Voilà qui rebat les cartes dès lors qu’un second tour de la présidentielle entre le FN et un-e candidat-e de gauche apparait comme une perspective crédible. Or si François Hollande s’imposera au PS dans le cadre du jeu des partis, et donc d’abord du sien, quelle perspective sa candidature dessine-t-elle ? Au pire il sera la victime expiatoire du FN au 1er ou au second tour. Au mieux le faire valoir qui retardera l’échéance. En aucun cas celui qui peut briser la domination des esprits imposée par l’extrême-droite. Ses incartades de Noël sont là pour le rappeler. La division qu’il impose sur ce sujet à son propre camp aussi.
2017 ne peut donc s’apparenter à la reproduction d’une « compétition électorale » à gauche, a fortiori sous la forme d’une primaire qui en serait l’un des avatars pour occulter les enjeux réels. Elle doit au contraire être l’occasion d’une « dispute politique » salvatrice dans le cadre de la campagne présidentielle qui constituera le grand moment de cristallisation citoyenne.
La « gauche » n’a pas vocation à être corsetée mais doit au contraire être le terreau de majorités sociales. C’est elle qui peut permettre de faire résonner la verticalisation peuple-oligarchie qui vibre déjà dans l’âme du grand nombre.
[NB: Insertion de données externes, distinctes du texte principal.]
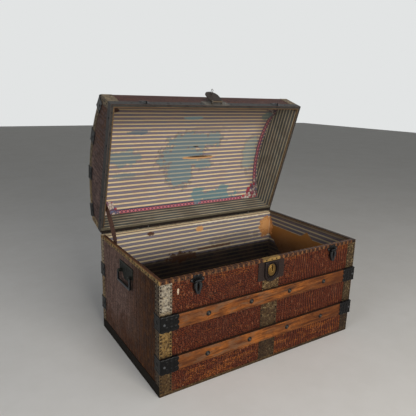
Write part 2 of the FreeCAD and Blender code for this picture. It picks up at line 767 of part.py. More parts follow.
def make_lid_trim():
    """An iron band round the rim, and a tin angle that follows each end's outline above it."""
    top = f"{LID_RIM} + band_height"
    ring = block((f"-{TRIM_X}", TRIM_X), (f"-{TRIM_Y}", TRIM_Y), (LID_RIM, top))
    inside = block(("-body_width/2", "body_width/2"), ("-body_depth/2", "body_depth/2"),
                   (f"{LID_RIM} - trim", f"{top} + trim"))
    lid_node("lid_rim_band", cut(ring, inside))
    for side, name in ((LEFT, "lid_left_edging"), (RIGHT, "lid_right_edging")):
        whole = vault("-trim", "-trim", outward(side, "body_width/2 - edging_lap", TRIM_X), top)
        core = vault("0", "0", outward(side, "body_width/2 - 2*edging_lap", "body_width/2"), LID_RIM)
        window = vault("edging_dome", "edging_end", outward(side, "body_width/2 - trim", f"{TRIM_X} + trim"),
                       LID_RIM)
        lid_node(name, cut(whole, core, window))


DOME_SEAT = f"({DOME_CENTRE} + {DOME_RADIUS} + trim)"


def dome_slat():
    """A slat at the top of the dome, hollowed underneath to the trim's curve."""
    across = ("-body_width/2", "body_width/2")
    bar = block(across, about("0", "slat_width/2"),
                (f"{DOME_SEAT} - slat_thick/2", f"{DOME_SEAT} + slat_thick"))
    return cut(bar, rod("x", across, ("0", DOME_CENTRE), f"{DOME_RADIUS} + trim"))


def dome_clamp(side):
    """An iron cap over a dome slat's end, with a leg down the lid's end."""
    rows = about("0", "slat_width/2 + clamp_lip")
    top = f"{DOME_SEAT} + slat_thick + clamp_wall"
    cap = block(outward(side, "body_width/2 - dome_clamp_lap", f"{TRIM_X} + clamp_wall"), rows,
                (DOME_SEAT, top))
    leg = block(outward(side, TRIM_X, f"{TRIM_X} + clamp_wall"), rows,
                (f"{DOME_SEAT} - dome_clamp_drop", top))
    room = block(outward(side, "body_width/2 - 2*dome_clamp_lap", TRIM_X), about("0", "slat_width/2"),
                 (f"{DOME_SEAT} - 2*dome_clamp_drop", f"{DOME_SEAT} + slat_thick"))
    seat = rod("x", outward(side, "body_width/2 - 2*dome_clamp_lap", TRIM_X), ("0", DOME_CENTRE),
               f"{DOME_RADIUS} + trim")
    return cut(fuse(cap, leg), room, seat)


def dome_nail(x):
    """A nail head on a slat at the top of the dome."""
    head = nail_head(x, 0)
    head.setExpression("Placement.Base.z", bound(f"{DOME_SEAT} + slat_thick"))
    return head


def make_dome_slats():
    """Four slats over the dome, each built at the top and turned round to its place."""
    slats, clamps, nails = [], [], []
    for place in ("-dome_slat_outer", "-dome_slat_inner", "dome_slat_inner", "dome_slat_outer"):
        angle = f"asin(({place})/{DOME_RADIUS})"
        axis = ("0", DOME_CENTRE)
        slats.append(turned([dome_slat()], angle, axis))
        clamps.append(turned([dome_clamp(side) for side in (LEFT, RIGHT)], angle, axis))
        nails.append(turned([dome_nail(x) for x in nail_places()], angle, axis))
    lid_node("lid_slats", *slats)
    lid_node("lid_slat_clamps", *clamps)
    lid_node("lid_slat_nails", *nails)


# ---------------------------------------------------------------- hasp

def make_hasp():
    """A plate with two ears on the collar, and the hasp that hangs from them, thrown back off the lock."""
    y, z = HASP_PIVOT
    out = f"(-{y})"
    backing = block(about("0", "hasp_plate_width/2"), outward(FRONT, TRIM_Y, f"{TRIM_Y} + lock_plate"),
                    (LID_RIM, f"{LID_RIM} + hasp_plate_height"))
    ears = []
    for side in (LEFT, RIGHT):
        span = outward(side, "hasp_neck + side_play", "hasp_neck + side_play + hasp_ear")
        ears.append(block(span, outward(FRONT, TRIM_Y, out), about(z, "hasp_knuckle")))
        ears.append(rod("x", span, (y, z), "hasp_knuckle"))
    reach = "hasp_neck + side_play + hasp_ear"
    hole = rod("x", about("0", f"{reach} + through"), (y, z), "hasp_pin_radius")
    pin = rod("x", about("0", reach), (y, z), "hasp_pin_radius")
    lid_node("hasp_plate", cut(fuse(backing, *ears), hole), pin)

    span = (f"{out} - hasp_thick/2", f"{out} + hasp_thick/2")
    shoulder, arc = f"({z} - hasp_shoulder)", f"({z} - hasp_length + hasp_half_width)"
    knuckle = rod("x", about("0", "hasp_neck"), (y, z), "hasp_knuckle")
    neck = block(about("0", "hasp_neck"), outward(FRONT, *span), (shoulder, z))
    blade = block(about("0", "hasp_half_width"), outward(FRONT, *span), (arc, shoulder))
    tip = rod("y", outward(FRONT, *span), ("0", arc), "hasp_half_width")
    staple = block(about("0", "staple_thick/2"), outward(FRONT, "body_depth/2 - staple_depth", out),
                   about(STAPLE_HEIGHT, "staple_half"))
    eye = block(about("0", "staple_thick"), outward(FRONT, EYE_BACK, EYE_FRONT),
                about(STAPLE_HEIGHT, "staple_half - staple_wall"))
    bore = rod("x", about("0", "hasp_neck + through"), (y, z), "hasp_pin_radius + pin_play")
    hasp = cut(fuse(knuckle, neck, blade, tip, staple), bore, eye)
    lid_node("hasp", turned([hasp], "hasp_back_angle", HASP_PIVOT))


# ---------------------------------------------------------------- hinges and stay

def make_hinges():
    """Two butt hinges on the back: outer knuckles and pin on the box, the middle knuckle on the lid."""
    y, z = HINGE
    third = "(leaf_width/6 - knuckle_gap/2)"
    body_leaves, lid_leaves, pins = [], [], []
    for side in (LEFT, RIGHT):
        middle = f"({side}*(body_width/2 - hinge_inset))"
        across = about(middle, "leaf_width/2")
        hole = rod("x", about(middle, "leaf_width"), (y, z), "hinge_pin_radius + pin_play")
        behind = outward(BACK, TRIM_Y, f"{TRIM_Y} + leaf")
        clear = "barrel_radius + knuckle_gap"
        lower = [block(across, behind, (f"{z} - leaf_height", f"{z} - {clear}"))]
        for knuckle_side in (LEFT, RIGHT):
            low, high = outward(knuckle_side, "leaf_width/6 + knuckle_gap/2", "leaf_width/2")
            span = (f"{middle} + {low}", f"{middle} + {high}")
            lower.append(block(span, behind, (f"{z} - leaf_height", z)))
            lower.append(rod("x", span, (y, z), "barrel_radius"))
        body_leaves.append(cut(fuse(*lower), hole))
        upper = [block(across, behind, (f"{z} + {clear}", f"{z} + leaf_height")),
                 block(about(middle, third), behind, (z, f"{z} + leaf_height")),
                 rod("x", about(middle, third), (y, z), "barrel_radius")]
        lid_leaves.append(cut(fuse(*upper), hole))
        pins.append(rod("x", across, (y, z), "hinge_pin_radius"))
    node("hinge_body_leaves", *body_leaves)
    node("hinge_pins", *pins)
    lid_node("hinge_lid_leaves", *lid_leaves)


def stay_iron(height):
    """A small iron plate on the left wall's inside."""
    return block(outward(LEFT, STAY_FACE, f"{INNER_X} - paper"), about("stay_depth", "stay_plate_width/2"),
                 about(height, "stay_plate_height/2"))


def make_stay():
    """A leather strap on the left, from the box's wall to the lid's, that holds the lid open."""
    anchor_z, bracket_z = "(body_height - stay_drop)", f"({LID_RIM} + stay_rise)"
    node("stay_anchor", stay_iron(anchor_z))
    lid_node("stay_bracket", stay_iron(bracket_z))
    hinge_y, hinge_z = HINGE
    ahead, above = f"(stay_depth - {hinge_y})", f"({bracket_z} - {hinge_z})"
    run_y = f"({hinge_y} + {ahead}*cos(lid_open_angle) + {above}*sin(lid_open_angle) - stay_depth)"
    run_z = f"({hinge_z} - {ahead}*sin(lid_open_angle) + {above}*cos(lid_open_angle) - {anchor_z})"
    strap = doc.addObject("Part::Box", "strap")
    strap.Placement = FreeCAD.Placement(FreeCAD.Vector(), FreeCAD.Rotation(FreeCAD.Vector(1, 0, 0), 1))
    angle = f"atan2({run_z}; {run_y})"
    run = f"sqrt({run_y}^2 + {run_z}^2)"
    for name, text in {
            "Length": "strap_thick",
            "Width": f"{run} + strap_width",
            "Height": "strap_width",
            "Placement.Rotation.Angle": angle,
            "Placement.Base.x": f"-({STAY_FACE} - soft_gap)",
            "Placement.Base.y": f"stay_depth - strap_width/2*(cos({angle}) - sin({angle}))",
            "Placement.Base.z": f"{anchor_z} - strap_width/2*(sin({angle}) + cos({angle}))",
    }.items():
        strap.setExpression(name, bound(text))
    node("stay_strap", strap)


# ---------------------------------------------------------------- the whole trunk

def make_trunk():
    """Every sub-part, box first and lid last."""
    make_boards()
    make_covers()
    make_lining()
    make_corner_edgings()
    make_rim_edging()
    make_bottom_trim()
    make_body_slats()
    make_lock()
    make_latches()
    make_handles()
    make_lid_boards()
    make_lid_covers()
    make_lid_lining()
    make_lid_trim()
    make_dome_slats()
    make_keepers()
    make_hasp()
    make_hinges()
    make_stay()


def write_parts():
    """Checks every object, then writes one file for each sub-part."""
    doc.recompute()
    broken = [item.Label for item in doc.Objects if {"Invalid", "Error"} & set(item.State)]
    if broken:
        raise RuntimeError(f"these objects failed: {broken}")
    for piece in nodes:
        if piece.Shape.isNull() or not piece.Shape.isValid() or not piece.Shape.Solids:
            raise RuntimeError(f"{piece.Label} has no valid solid")
    os.makedirs("parts", exist_ok=True)
    for piece in nodes:
        piece.Shape.exportStep(f"parts/{piece.Label}.step")
        print(f"{piece.Label}: {len(piece.Shape.Solids)} solids, {piece.Shape.Volume/1000:.1f} cm3")


make_trunk()
write_parts()
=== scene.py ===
"""A dome top trunk with its lid thrown back: slats, embossed covers, tin, cast iron and striped paper."""
from __future__ import annotations

import logging
import math
import random
from dataclasses import dataclass
from enum import Enum
from typing import Callable, Iterable, Union

import bmesh
import bpy
from mathutils import Matrix, Vector, noise


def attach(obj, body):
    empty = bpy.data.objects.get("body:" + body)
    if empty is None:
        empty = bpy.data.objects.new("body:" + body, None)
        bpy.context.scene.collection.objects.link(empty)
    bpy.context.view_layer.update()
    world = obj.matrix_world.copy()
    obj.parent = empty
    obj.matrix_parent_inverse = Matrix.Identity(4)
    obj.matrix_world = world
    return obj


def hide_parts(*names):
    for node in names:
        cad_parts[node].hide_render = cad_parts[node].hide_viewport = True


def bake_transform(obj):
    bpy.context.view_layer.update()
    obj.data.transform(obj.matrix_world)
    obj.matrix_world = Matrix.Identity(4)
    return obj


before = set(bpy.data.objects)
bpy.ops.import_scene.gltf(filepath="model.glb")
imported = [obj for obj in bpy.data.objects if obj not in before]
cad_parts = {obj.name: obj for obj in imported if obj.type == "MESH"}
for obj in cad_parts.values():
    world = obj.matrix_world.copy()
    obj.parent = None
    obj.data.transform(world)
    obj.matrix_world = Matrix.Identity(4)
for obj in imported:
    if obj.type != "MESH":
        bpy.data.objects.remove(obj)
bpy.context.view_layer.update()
LOG = logging.getLogger("trunk")

Source = Union["Socket", float, tuple]
Outputs = dict[str, "Socket"]
Rgb = tuple[int, int, int]
Rgba = tuple[float, float, float, float]
Spot = tuple[float, float, float]
Skin = tuple[Vector, Vector, float]
Facing = Callable[[float, float], Skin]

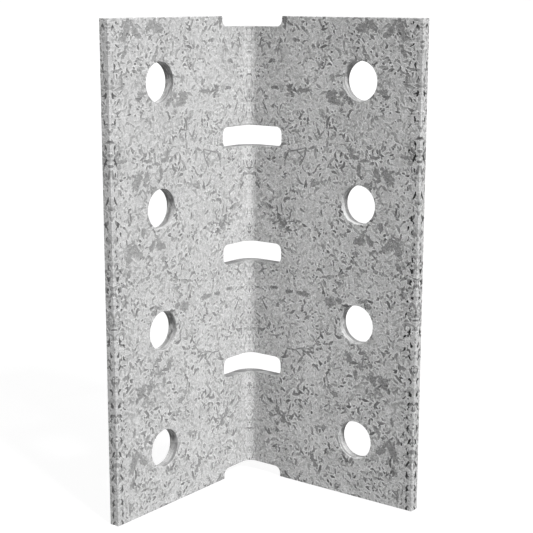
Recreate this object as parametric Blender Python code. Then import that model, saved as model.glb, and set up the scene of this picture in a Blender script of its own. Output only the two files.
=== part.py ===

Cela passe à la fois par une rupture avec l’ordre établi mais aussi par le fait de se raccrocher au fil de l’universalisme républicain. Bref restaurer d’un côté dans les âmes et dans les faits la souveraineté populaire et, parce qu’en termes d’histoire et d’héritage les acquis de la gauche sont devenus ceux de la Nation toute entière, renouer d’un autre avec les grandes conquêtes du camp progressiste. C’est à ce prix que le ou la candidat-e de la gauche qui sortira du premier tour sera naturellement plus que cela et qu’il brisera les reins du Front National. François Hollande a délibérément fait le choix de ne pas être celui-là.